### The request
Could you extract every entry below and reproduce it exactly?

--- Records to process ---

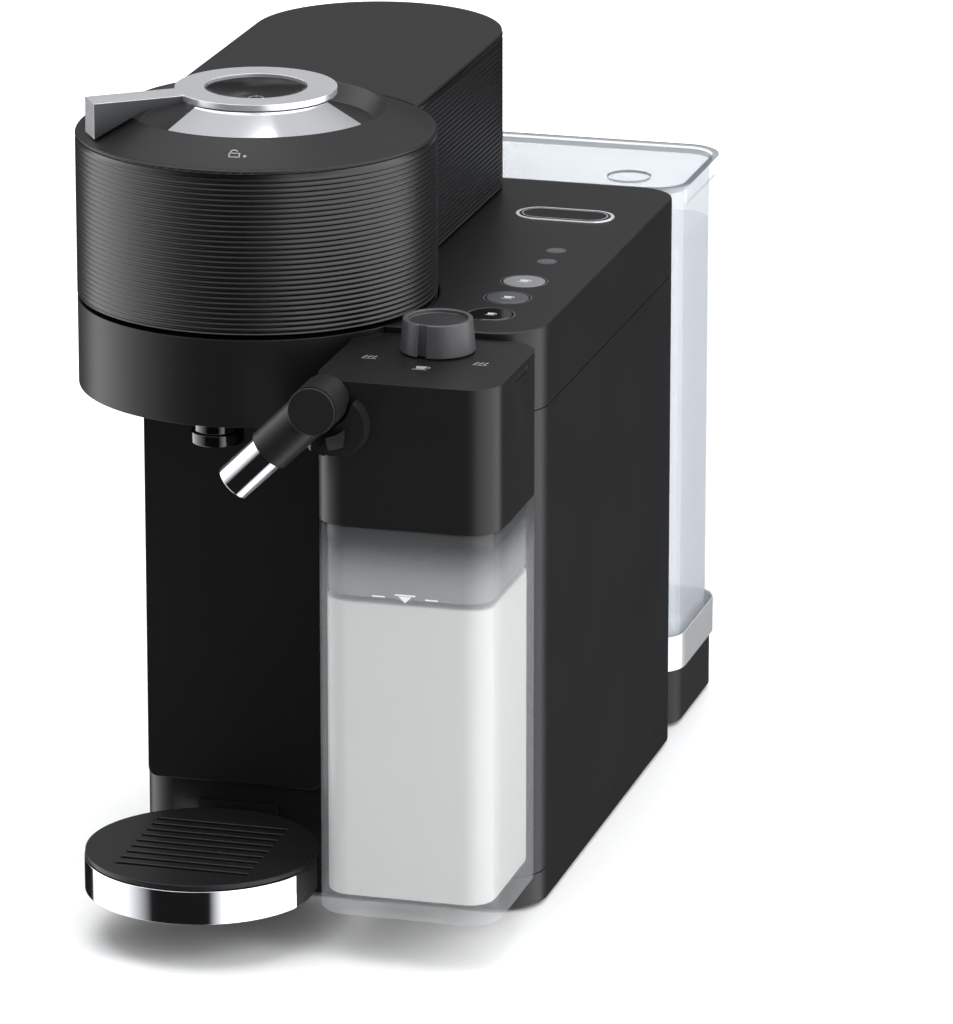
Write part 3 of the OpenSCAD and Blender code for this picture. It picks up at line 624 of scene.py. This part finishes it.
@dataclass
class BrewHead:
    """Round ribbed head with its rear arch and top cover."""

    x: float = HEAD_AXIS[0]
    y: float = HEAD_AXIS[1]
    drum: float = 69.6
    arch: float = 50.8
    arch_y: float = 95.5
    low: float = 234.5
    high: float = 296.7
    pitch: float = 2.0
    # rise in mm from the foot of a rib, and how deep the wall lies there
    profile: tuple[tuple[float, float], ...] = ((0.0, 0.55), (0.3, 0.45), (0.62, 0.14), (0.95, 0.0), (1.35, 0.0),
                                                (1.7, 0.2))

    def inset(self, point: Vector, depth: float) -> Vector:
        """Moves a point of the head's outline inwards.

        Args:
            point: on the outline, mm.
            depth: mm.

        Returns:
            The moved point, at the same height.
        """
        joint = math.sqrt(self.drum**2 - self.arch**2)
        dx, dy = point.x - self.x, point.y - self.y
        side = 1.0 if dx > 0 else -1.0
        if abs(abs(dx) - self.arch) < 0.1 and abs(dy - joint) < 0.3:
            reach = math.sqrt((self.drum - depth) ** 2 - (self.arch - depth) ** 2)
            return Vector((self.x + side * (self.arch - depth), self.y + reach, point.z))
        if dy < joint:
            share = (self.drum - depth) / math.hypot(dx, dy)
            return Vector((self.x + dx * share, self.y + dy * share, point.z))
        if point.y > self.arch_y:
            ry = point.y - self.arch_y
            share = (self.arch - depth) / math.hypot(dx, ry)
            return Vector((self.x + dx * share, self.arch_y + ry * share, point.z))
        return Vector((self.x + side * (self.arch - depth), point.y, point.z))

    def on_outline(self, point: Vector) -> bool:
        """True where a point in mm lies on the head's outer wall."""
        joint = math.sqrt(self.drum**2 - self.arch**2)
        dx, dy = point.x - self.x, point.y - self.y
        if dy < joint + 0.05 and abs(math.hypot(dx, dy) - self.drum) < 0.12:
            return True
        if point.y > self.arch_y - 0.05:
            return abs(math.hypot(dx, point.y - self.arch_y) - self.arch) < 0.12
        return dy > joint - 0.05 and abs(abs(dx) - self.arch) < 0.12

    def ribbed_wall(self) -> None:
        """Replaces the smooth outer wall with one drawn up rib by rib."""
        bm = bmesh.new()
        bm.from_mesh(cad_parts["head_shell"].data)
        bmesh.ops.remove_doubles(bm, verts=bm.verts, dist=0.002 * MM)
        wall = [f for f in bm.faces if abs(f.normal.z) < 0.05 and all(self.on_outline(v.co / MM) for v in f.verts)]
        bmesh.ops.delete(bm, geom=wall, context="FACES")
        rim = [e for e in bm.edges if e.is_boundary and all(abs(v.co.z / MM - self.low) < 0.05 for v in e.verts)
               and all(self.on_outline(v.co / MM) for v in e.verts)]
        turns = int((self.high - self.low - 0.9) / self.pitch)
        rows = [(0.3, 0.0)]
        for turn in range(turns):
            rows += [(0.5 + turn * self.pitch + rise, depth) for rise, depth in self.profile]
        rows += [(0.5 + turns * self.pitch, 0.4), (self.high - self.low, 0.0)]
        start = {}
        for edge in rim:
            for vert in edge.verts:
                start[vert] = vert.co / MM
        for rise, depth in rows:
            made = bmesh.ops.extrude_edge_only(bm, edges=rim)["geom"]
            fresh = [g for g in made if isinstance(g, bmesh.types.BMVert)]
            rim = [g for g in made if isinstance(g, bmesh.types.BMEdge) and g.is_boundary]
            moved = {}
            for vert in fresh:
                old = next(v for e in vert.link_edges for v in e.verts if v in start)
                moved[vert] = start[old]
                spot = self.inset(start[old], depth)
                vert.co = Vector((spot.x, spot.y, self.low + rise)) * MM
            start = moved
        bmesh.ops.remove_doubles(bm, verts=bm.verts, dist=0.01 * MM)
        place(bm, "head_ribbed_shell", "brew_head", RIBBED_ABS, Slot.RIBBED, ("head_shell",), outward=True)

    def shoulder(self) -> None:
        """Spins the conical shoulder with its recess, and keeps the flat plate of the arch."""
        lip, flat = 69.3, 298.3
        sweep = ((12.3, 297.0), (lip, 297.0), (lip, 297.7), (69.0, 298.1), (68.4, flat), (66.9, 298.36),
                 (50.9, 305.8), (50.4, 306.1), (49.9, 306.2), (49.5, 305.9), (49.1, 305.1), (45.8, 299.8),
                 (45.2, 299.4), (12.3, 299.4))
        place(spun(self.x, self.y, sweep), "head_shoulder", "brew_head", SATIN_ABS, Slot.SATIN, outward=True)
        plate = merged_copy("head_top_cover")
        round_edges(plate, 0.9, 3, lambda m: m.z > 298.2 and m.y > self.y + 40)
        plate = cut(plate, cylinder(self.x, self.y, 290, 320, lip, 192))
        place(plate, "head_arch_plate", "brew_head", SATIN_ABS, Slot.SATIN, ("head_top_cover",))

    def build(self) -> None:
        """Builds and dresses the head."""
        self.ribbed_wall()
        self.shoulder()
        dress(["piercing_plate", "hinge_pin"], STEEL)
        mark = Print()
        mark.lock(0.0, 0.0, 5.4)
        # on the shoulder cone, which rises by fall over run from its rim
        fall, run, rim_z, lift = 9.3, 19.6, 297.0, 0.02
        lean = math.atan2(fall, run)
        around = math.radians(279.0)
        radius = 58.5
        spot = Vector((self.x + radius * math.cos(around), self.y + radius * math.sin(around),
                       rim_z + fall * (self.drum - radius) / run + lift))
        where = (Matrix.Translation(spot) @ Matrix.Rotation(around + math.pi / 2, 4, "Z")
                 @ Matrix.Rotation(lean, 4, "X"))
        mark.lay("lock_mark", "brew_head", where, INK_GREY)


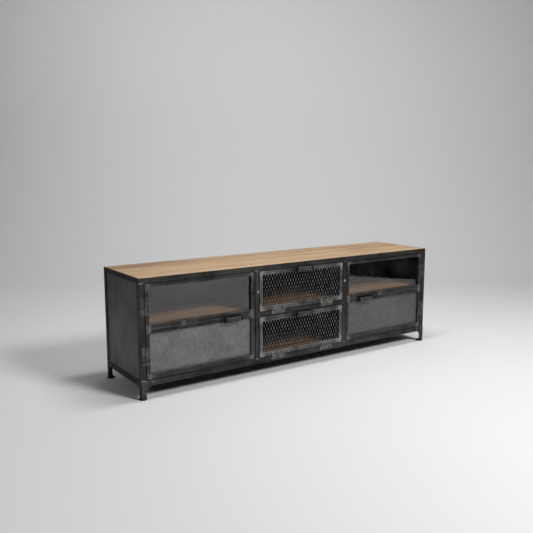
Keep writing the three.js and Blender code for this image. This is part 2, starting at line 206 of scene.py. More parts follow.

---

### Expected output
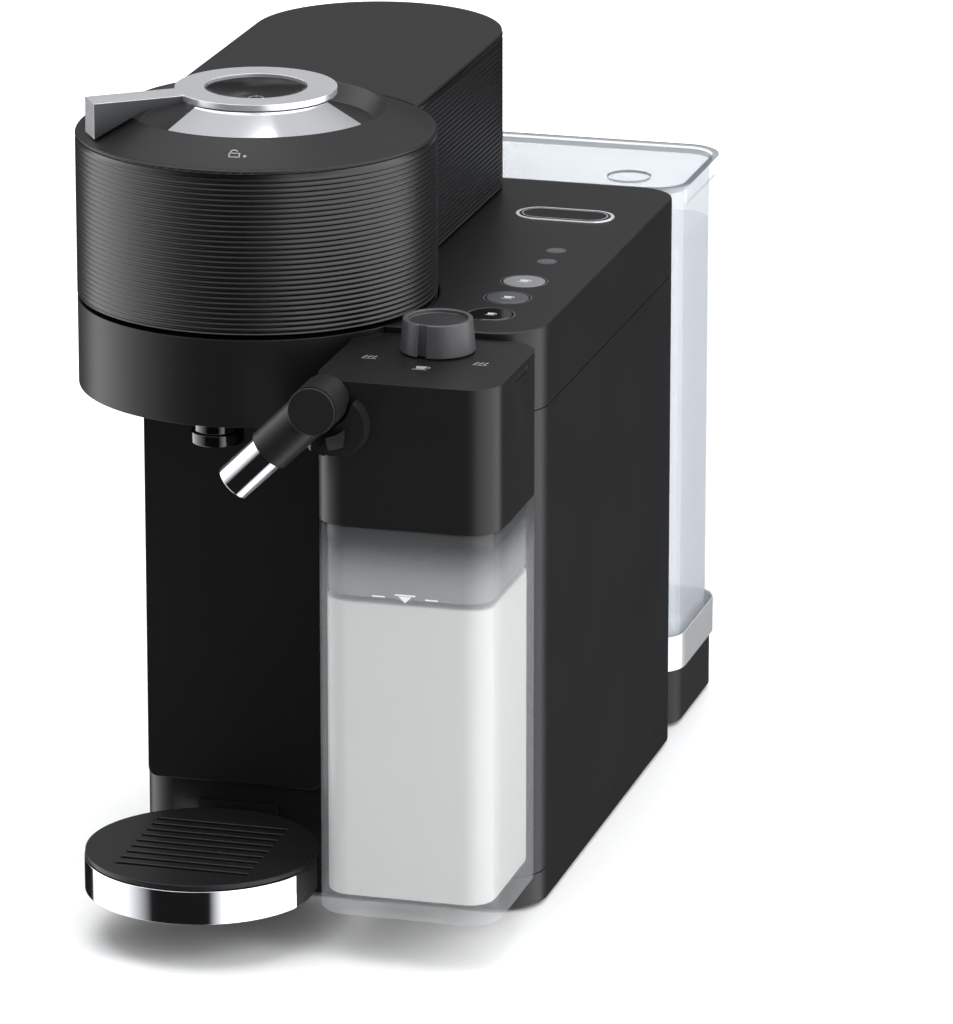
Write part 3 of the OpenSCAD and Blender code for this picture. It picks up at line 624 of scene.py. This part finishes it.
@dataclass
class BrewHead:
    """Round ribbed head with its rear arch and top cover."""

    x: float = HEAD_AXIS[0]
    y: float = HEAD_AXIS[1]
    drum: float = 69.6
    arch: float = 50.8
    arch_y: float = 95.5
    low: float = 234.5
    high: float = 296.7
    pitch: float = 2.0
    # rise in mm from the foot of a rib, and how deep the wall lies there
    profile: tuple[tuple[float, float], ...] = ((0.0, 0.55), (0.3, 0.45), (0.62, 0.14), (0.95, 0.0), (1.35, 0.0),
                                                (1.7, 0.2))

    def inset(self, point: Vector, depth: float) -> Vector:
        """Moves a point of the head's outline inwards.

        Args:
            point: on the outline, mm.
            depth: mm.

        Returns:
            The moved point, at the same height.
        """
        joint = math.sqrt(self.drum**2 - self.arch**2)
        dx, dy = point.x - self.x, point.y - self.y
        side = 1.0 if dx > 0 else -1.0
        if abs(abs(dx) - self.arch) < 0.1 and abs(dy - joint) < 0.3:
            reach = math.sqrt((self.drum - depth) ** 2 - (self.arch - depth) ** 2)
            return Vector((self.x + side * (self.arch - depth), self.y + reach, point.z))
        if dy < joint:
            share = (self.drum - depth) / math.hypot(dx, dy)
            return Vector((self.x + dx * share, self.y + dy * share, point.z))
        if point.y > self.arch_y:
            ry = point.y - self.arch_y
            share = (self.arch - depth) / math.hypot(dx, ry)
            return Vector((self.x + dx * share, self.arch_y + ry * share, point.z))
        return Vector((self.x + side * (self.arch - depth), point.y, point.z))

    def on_outline(self, point: Vector) -> bool:
        """True where a point in mm lies on the head's outer wall."""
        joint = math.sqrt(self.drum**2 - self.arch**2)
        dx, dy = point.x - self.x, point.y - self.y
        if dy < joint + 0.05 and abs(math.hypot(dx, dy) - self.drum) < 0.12:
            return True
        if point.y > self.arch_y - 0.05:
            return abs(math.hypot(dx, point.y - self.arch_y) - self.arch) < 0.12
        return dy > joint - 0.05 and abs(abs(dx) - self.arch) < 0.12

    def ribbed_wall(self) -> None:
        """Replaces the smooth outer wall with one drawn up rib by rib."""
        bm = bmesh.new()
        bm.from_mesh(cad_parts["head_shell"].data)
        bmesh.ops.remove_doubles(bm, verts=bm.verts, dist=0.002 * MM)
        wall = [f for f in bm.faces if abs(f.normal.z) < 0.05 and all(self.on_outline(v.co / MM) for v in f.verts)]
        bmesh.ops.delete(bm, geom=wall, context="FACES")
        rim = [e for e in bm.edges if e.is_boundary and all(abs(v.co.z / MM - self.low) < 0.05 for v in e.verts)
               and all(self.on_outline(v.co / MM) for v in e.verts)]
        turns = int((self.high - self.low - 0.9) / self.pitch)
        rows = [(0.3, 0.0)]
        for turn in range(turns):
            rows += [(0.5 + turn * self.pitch + rise, depth) for rise, depth in self.profile]
        rows += [(0.5 + turns * self.pitch, 0.4), (self.high - self.low, 0.0)]
        start = {}
        for edge in rim:
            for vert in edge.verts:
                start[vert] = vert.co / MM
        for rise, depth in rows:
            made = bmesh.ops.extrude_edge_only(bm, edges=rim)["geom"]
            fresh = [g for g in made if isinstance(g, bmesh.types.BMVert)]
            rim = [g for g in made if isinstance(g, bmesh.types.BMEdge) and g.is_boundary]
            moved = {}
            for vert in fresh:
                old = next(v for e in vert.link_edges for v in e.verts if v in start)
                moved[vert] = start[old]
                spot = self.inset(start[old], depth)
                vert.co = Vector((spot.x, spot.y, self.low + rise)) * MM
            start = moved
        bmesh.ops.remove_doubles(bm, verts=bm.verts, dist=0.01 * MM)
        place(bm, "head_ribbed_shell", "brew_head", RIBBED_ABS, Slot.RIBBED, ("head_shell",), outward=True)

    def shoulder(self) -> None:
        """Spins the conical shoulder with its recess, and keeps the flat plate of the arch."""
        lip, flat = 69.3, 298.3
        sweep = ((12.3, 297.0), (lip, 297.0), (lip, 297.7), (69.0, 298.1), (68.4, flat), (66.9, 298.36),
                 (50.9, 305.8), (50.4, 306.1), (49.9, 306.2), (49.5, 305.9), (49.1, 305.1), (45.8, 299.8),
                 (45.2, 299.4), (12.3, 299.4))
        place(spun(self.x, self.y, sweep), "head_shoulder", "brew_head", SATIN_ABS, Slot.SATIN, outward=True)
        plate = merged_copy("head_top_cover")
        round_edges(plate, 0.9, 3, lambda m: m.z > 298.2 and m.y > self.y + 40)
        plate = cut(plate, cylinder(self.x, self.y, 290, 320, lip, 192))
        place(plate, "head_arch_plate", "brew_head", SATIN_ABS, Slot.SATIN, ("head_top_cover",))

    def build(self) -> None:
        """Builds and dresses the head."""
        self.ribbed_wall()
        self.shoulder()
        dress(["piercing_plate", "hinge_pin"], STEEL)
        mark = Print()
        mark.lock(0.0, 0.0, 5.4)
        # on the shoulder cone, which rises by fall over run from its rim
        fall, run, rim_z, lift = 9.3, 19.6, 297.0, 0.02
        lean = math.atan2(fall, run)
        around = math.radians(279.0)
        radius = 58.5
        spot = Vector((self.x + radius * math.cos(around), self.y + radius * math.sin(around),
                       rim_z + fall * (self.drum - radius) / run + lift))
        where = (Matrix.Translation(spot) @ Matrix.Rotation(around + math.pi / 2, 4, "Z")
                 @ Matrix.Rotation(lean, 4, "X"))
        mark.lay("lock_mark", "brew_head", where, INK_GREY)


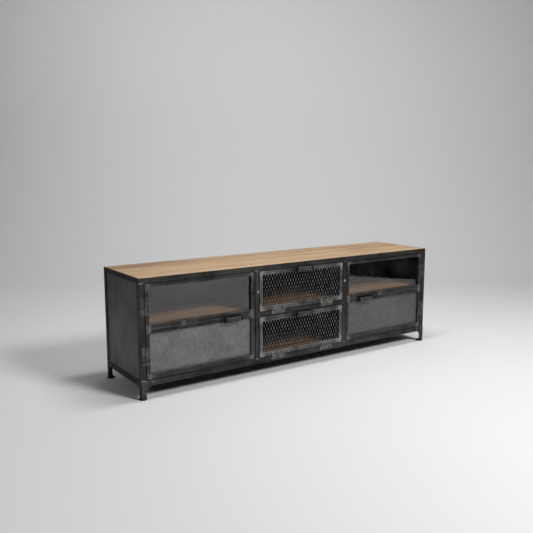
Keep writing the three.js and Blender code for this image. This is part 2, starting at line 206 of scene.py. More parts follow.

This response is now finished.